(Entries with model source code)
###
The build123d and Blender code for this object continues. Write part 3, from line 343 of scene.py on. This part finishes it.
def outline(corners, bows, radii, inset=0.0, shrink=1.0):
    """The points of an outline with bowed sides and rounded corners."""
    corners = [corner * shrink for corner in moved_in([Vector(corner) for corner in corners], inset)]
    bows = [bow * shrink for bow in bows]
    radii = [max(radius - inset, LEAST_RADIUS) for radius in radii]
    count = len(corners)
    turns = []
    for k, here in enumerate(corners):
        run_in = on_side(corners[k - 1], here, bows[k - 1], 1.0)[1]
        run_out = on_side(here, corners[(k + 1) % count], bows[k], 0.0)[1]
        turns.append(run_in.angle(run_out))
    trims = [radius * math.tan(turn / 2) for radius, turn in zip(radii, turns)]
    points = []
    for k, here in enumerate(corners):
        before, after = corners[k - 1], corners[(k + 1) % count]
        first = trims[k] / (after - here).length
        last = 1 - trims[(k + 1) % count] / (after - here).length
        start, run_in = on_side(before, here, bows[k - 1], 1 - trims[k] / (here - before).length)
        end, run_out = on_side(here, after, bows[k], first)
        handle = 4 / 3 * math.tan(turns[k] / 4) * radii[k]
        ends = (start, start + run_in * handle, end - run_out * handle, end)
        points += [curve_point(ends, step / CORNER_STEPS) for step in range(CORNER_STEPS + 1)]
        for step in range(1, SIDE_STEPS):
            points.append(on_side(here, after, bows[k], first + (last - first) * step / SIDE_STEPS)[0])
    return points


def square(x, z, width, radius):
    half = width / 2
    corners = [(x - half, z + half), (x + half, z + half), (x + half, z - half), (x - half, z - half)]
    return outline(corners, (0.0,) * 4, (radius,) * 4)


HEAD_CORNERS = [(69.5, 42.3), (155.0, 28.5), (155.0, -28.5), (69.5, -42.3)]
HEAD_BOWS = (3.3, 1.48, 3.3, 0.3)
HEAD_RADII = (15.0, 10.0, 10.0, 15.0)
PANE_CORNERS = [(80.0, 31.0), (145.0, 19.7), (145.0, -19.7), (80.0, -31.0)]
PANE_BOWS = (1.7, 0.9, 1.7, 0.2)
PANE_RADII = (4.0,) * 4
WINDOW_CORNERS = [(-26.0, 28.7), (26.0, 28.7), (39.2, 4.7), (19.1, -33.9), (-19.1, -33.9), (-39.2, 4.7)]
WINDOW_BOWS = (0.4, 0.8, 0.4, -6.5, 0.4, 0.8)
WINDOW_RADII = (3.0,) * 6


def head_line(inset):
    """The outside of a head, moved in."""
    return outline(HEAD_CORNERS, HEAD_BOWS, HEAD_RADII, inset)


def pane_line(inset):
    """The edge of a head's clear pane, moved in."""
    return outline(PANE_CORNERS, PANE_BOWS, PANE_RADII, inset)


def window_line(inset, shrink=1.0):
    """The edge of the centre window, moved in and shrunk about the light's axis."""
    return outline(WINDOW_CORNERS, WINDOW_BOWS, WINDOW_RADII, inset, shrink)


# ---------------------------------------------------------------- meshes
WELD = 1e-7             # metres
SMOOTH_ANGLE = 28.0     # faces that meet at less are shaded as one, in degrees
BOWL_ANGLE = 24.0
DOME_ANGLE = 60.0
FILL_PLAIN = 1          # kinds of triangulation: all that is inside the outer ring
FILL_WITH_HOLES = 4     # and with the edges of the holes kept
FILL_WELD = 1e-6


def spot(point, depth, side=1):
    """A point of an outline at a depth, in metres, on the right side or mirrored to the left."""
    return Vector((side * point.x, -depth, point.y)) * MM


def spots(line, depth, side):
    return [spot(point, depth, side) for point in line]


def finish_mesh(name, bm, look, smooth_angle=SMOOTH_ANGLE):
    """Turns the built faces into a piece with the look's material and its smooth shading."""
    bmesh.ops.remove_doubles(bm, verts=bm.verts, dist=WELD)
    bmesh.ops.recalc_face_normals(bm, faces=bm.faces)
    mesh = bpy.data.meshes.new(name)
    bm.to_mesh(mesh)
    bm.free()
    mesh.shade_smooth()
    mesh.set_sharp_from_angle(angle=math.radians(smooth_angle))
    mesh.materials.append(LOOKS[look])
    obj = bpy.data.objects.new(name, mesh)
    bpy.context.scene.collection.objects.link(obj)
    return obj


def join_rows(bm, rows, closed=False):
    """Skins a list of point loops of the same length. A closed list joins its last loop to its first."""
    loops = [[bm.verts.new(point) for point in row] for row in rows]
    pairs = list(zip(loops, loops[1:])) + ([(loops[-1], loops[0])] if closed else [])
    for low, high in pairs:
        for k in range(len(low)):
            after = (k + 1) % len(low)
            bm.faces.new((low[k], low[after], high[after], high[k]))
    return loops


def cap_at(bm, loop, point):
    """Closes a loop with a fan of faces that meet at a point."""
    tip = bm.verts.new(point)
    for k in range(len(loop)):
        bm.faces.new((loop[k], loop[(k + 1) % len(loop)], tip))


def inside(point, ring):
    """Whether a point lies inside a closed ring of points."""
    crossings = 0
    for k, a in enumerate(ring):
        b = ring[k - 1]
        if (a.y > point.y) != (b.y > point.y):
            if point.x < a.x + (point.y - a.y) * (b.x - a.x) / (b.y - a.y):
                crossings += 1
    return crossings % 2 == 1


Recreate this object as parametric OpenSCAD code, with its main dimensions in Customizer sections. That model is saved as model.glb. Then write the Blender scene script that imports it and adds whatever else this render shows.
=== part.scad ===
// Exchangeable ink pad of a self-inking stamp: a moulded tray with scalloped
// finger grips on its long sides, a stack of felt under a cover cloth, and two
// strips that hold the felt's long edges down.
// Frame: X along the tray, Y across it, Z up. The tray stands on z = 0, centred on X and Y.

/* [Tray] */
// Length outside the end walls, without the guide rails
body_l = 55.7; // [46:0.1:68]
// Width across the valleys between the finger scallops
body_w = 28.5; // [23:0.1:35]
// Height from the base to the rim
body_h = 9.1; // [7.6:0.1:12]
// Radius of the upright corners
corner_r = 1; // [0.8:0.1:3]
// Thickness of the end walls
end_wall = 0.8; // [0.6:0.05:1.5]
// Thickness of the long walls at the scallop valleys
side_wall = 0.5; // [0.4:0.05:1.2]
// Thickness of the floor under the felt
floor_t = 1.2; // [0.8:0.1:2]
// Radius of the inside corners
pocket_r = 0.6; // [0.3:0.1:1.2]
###
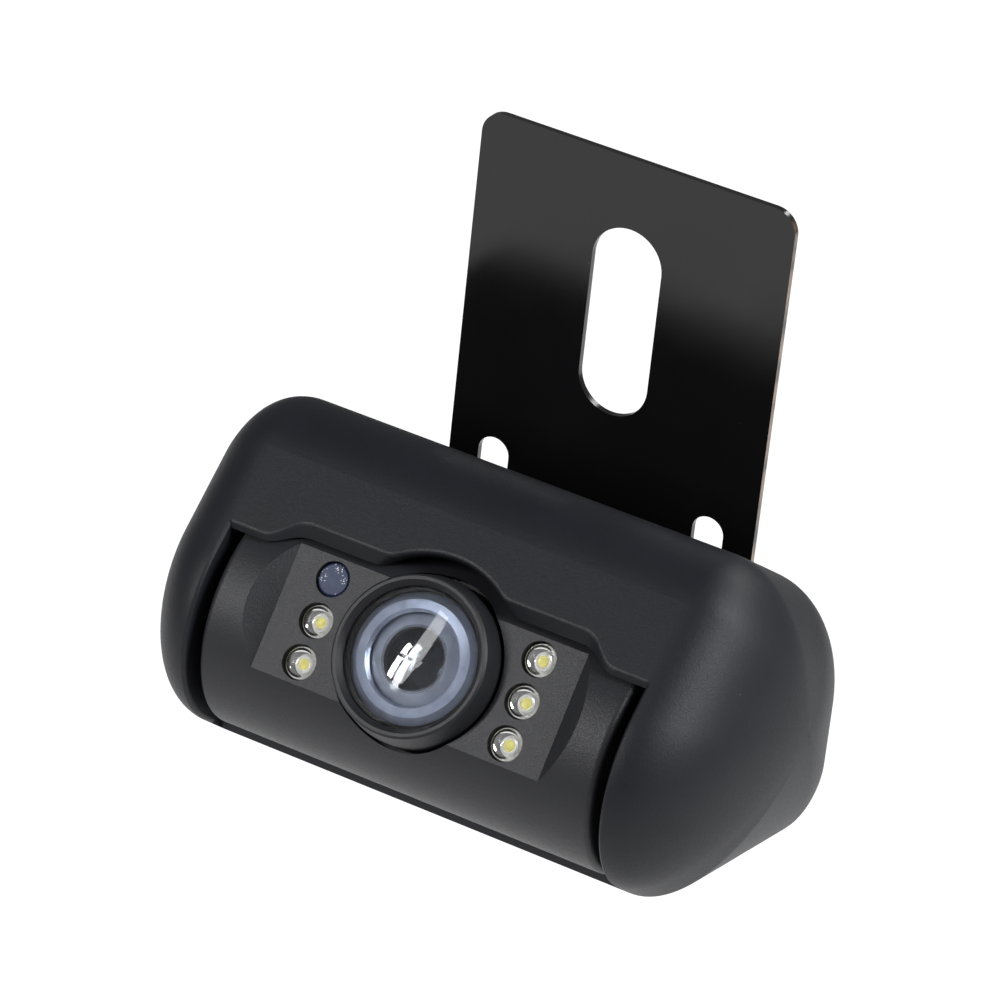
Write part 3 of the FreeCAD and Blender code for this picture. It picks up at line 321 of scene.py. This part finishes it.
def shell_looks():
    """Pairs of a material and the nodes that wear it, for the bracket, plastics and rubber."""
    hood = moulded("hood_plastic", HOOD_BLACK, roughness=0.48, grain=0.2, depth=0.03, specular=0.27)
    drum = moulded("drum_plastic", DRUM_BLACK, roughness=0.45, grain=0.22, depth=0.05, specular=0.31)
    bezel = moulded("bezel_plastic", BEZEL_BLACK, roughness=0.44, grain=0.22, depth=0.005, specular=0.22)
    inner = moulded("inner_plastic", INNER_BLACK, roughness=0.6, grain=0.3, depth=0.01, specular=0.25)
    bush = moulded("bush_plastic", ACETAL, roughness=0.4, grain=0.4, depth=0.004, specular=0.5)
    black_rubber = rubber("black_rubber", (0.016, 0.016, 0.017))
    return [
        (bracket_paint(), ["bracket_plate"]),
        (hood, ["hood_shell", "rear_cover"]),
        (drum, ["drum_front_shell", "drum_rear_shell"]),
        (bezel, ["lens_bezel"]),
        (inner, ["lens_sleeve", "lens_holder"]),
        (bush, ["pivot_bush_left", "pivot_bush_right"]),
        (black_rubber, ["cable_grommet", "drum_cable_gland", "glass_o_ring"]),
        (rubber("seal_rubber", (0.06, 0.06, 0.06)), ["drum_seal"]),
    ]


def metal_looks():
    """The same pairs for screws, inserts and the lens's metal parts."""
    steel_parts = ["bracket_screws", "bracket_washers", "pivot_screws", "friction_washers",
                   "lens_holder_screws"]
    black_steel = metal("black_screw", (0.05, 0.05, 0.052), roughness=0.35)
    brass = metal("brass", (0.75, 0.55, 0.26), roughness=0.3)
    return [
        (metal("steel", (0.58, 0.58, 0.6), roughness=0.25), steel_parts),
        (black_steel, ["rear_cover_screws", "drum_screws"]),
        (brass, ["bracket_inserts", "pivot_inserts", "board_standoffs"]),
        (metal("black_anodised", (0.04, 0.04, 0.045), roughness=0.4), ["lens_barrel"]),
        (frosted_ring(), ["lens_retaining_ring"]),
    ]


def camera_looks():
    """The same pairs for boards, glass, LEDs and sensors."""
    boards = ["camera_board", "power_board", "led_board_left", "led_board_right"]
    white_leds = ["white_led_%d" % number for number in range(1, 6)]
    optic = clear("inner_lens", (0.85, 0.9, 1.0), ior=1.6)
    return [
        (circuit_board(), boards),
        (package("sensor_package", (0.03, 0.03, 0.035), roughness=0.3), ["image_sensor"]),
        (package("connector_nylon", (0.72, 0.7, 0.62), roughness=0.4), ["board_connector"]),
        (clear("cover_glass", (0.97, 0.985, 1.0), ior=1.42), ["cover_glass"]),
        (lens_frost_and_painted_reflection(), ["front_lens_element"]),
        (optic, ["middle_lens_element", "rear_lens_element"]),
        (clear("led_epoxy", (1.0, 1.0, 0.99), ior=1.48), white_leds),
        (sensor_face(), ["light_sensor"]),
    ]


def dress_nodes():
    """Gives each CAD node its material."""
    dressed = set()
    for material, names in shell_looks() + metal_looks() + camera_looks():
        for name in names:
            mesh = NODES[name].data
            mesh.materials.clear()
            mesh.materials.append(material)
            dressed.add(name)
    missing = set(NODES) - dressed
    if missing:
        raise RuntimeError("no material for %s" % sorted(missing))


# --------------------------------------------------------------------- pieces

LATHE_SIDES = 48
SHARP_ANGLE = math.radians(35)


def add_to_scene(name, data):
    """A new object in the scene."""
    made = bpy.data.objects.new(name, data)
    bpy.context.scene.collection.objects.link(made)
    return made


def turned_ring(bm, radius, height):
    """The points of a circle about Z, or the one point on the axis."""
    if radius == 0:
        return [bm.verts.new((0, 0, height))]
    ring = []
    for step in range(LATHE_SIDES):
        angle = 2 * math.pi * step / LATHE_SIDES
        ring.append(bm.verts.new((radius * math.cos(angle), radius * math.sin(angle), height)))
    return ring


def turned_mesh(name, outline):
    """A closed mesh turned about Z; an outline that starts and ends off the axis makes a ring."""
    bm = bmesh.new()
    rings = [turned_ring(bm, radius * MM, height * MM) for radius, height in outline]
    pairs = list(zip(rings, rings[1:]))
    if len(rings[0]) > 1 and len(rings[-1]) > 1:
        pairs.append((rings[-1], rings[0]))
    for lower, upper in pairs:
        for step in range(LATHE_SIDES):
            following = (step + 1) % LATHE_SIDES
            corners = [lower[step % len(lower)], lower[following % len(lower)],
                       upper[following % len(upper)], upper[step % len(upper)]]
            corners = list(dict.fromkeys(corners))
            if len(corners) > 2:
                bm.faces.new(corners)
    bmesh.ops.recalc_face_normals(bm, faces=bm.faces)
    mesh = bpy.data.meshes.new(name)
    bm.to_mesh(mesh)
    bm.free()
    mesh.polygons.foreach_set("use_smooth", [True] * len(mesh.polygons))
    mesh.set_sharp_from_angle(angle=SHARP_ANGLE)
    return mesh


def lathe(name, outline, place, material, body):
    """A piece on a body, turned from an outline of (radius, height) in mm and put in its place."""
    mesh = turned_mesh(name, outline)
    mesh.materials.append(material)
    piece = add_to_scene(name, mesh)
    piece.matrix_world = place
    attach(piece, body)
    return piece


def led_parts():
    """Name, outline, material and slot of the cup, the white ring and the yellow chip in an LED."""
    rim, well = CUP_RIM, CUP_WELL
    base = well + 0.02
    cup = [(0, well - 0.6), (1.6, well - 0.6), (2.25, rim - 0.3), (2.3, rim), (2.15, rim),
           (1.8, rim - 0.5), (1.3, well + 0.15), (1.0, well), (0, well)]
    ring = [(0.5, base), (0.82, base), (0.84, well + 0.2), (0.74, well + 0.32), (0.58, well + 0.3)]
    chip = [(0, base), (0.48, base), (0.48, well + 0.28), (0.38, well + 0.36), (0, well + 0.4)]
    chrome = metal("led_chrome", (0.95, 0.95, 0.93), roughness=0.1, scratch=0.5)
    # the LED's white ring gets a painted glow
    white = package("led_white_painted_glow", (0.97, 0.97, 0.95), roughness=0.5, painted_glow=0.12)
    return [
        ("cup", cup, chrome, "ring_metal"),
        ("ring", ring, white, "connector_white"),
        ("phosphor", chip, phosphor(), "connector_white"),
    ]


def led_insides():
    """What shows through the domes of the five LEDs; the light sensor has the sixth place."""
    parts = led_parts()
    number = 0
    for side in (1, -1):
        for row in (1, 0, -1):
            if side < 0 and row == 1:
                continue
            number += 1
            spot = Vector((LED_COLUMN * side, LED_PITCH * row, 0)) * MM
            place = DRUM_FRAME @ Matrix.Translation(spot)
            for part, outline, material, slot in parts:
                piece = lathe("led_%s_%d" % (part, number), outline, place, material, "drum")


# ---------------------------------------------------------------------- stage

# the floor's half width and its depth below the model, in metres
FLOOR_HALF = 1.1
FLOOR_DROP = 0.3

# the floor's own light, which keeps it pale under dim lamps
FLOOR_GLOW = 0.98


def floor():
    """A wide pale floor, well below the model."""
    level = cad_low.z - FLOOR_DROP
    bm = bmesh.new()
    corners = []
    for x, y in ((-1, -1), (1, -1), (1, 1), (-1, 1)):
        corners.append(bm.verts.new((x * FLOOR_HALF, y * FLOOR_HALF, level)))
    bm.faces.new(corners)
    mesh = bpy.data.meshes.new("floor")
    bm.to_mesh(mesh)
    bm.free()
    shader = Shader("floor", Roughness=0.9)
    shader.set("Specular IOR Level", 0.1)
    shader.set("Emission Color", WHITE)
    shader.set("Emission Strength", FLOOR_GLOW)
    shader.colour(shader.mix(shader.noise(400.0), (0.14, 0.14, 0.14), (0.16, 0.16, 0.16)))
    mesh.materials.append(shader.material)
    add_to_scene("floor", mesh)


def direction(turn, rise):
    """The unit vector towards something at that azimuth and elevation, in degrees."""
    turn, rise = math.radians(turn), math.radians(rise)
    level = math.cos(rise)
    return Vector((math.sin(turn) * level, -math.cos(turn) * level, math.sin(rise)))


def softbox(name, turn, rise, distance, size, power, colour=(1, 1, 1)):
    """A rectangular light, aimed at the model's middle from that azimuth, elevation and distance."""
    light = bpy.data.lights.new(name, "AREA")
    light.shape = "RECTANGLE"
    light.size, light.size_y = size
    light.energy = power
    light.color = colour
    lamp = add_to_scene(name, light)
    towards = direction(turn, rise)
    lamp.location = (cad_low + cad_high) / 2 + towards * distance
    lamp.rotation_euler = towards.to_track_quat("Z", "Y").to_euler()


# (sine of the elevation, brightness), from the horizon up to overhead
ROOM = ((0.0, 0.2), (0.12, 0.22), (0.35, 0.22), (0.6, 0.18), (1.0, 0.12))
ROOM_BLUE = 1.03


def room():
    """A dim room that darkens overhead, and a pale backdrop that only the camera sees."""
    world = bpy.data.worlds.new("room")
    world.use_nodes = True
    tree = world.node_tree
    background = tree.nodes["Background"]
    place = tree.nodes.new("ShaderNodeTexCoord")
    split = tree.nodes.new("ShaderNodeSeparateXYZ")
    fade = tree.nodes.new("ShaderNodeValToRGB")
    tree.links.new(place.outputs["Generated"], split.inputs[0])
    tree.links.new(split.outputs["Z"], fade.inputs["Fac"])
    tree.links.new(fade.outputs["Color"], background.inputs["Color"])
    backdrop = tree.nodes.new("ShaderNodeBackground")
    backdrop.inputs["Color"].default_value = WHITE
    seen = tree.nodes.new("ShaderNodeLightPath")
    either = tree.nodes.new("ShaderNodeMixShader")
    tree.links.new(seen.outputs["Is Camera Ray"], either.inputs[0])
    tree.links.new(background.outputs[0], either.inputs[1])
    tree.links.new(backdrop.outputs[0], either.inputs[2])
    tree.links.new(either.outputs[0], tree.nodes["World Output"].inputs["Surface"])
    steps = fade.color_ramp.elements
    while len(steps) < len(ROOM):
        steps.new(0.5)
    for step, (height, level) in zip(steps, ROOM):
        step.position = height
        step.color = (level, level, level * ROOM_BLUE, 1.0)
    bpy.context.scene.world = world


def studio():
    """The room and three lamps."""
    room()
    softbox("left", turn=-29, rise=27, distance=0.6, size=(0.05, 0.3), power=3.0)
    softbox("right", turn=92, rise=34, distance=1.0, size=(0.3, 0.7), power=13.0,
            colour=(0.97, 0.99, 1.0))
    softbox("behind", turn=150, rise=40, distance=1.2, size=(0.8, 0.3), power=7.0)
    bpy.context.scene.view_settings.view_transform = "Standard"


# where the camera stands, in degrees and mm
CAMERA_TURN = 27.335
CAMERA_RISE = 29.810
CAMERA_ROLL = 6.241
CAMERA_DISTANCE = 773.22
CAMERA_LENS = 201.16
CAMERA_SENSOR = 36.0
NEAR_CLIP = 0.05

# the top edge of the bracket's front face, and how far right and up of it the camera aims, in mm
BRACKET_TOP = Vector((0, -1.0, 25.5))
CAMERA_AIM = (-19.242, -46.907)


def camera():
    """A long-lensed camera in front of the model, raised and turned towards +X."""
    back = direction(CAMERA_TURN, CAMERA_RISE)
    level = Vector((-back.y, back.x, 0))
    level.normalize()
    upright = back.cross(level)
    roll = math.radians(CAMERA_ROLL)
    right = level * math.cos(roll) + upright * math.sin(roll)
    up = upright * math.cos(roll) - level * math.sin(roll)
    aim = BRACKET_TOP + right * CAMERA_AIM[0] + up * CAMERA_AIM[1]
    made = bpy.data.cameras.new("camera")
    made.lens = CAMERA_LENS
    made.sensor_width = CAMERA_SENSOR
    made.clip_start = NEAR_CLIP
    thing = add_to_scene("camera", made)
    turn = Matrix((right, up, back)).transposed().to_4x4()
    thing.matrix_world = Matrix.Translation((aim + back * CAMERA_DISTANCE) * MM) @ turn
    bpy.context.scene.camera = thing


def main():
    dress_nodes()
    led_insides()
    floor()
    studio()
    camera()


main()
###
## WORK INSTRUCTIONS:
Above are the entries. Quote exactly the lines from the one bearing "Recreate this object" through the one bearing "on X and Y.".

## RESPONSE TO THIS EXERCISE:
Recreate this object as parametric OpenSCAD code, with its main dimensions in Customizer sections. That model is saved as model.glb. Then write the Blender scene script that imports it and adds whatever else this render shows.
=== part.scad ===
// Exchangeable ink pad of a self-inking stamp: a moulded tray with scalloped
// finger grips on its long sides, a stack of felt under a cover cloth, and two
// strips that hold the felt's long edges down.
// Frame: X along the tray, Y across it, Z up. The tray stands on z = 0, centred on X and Y.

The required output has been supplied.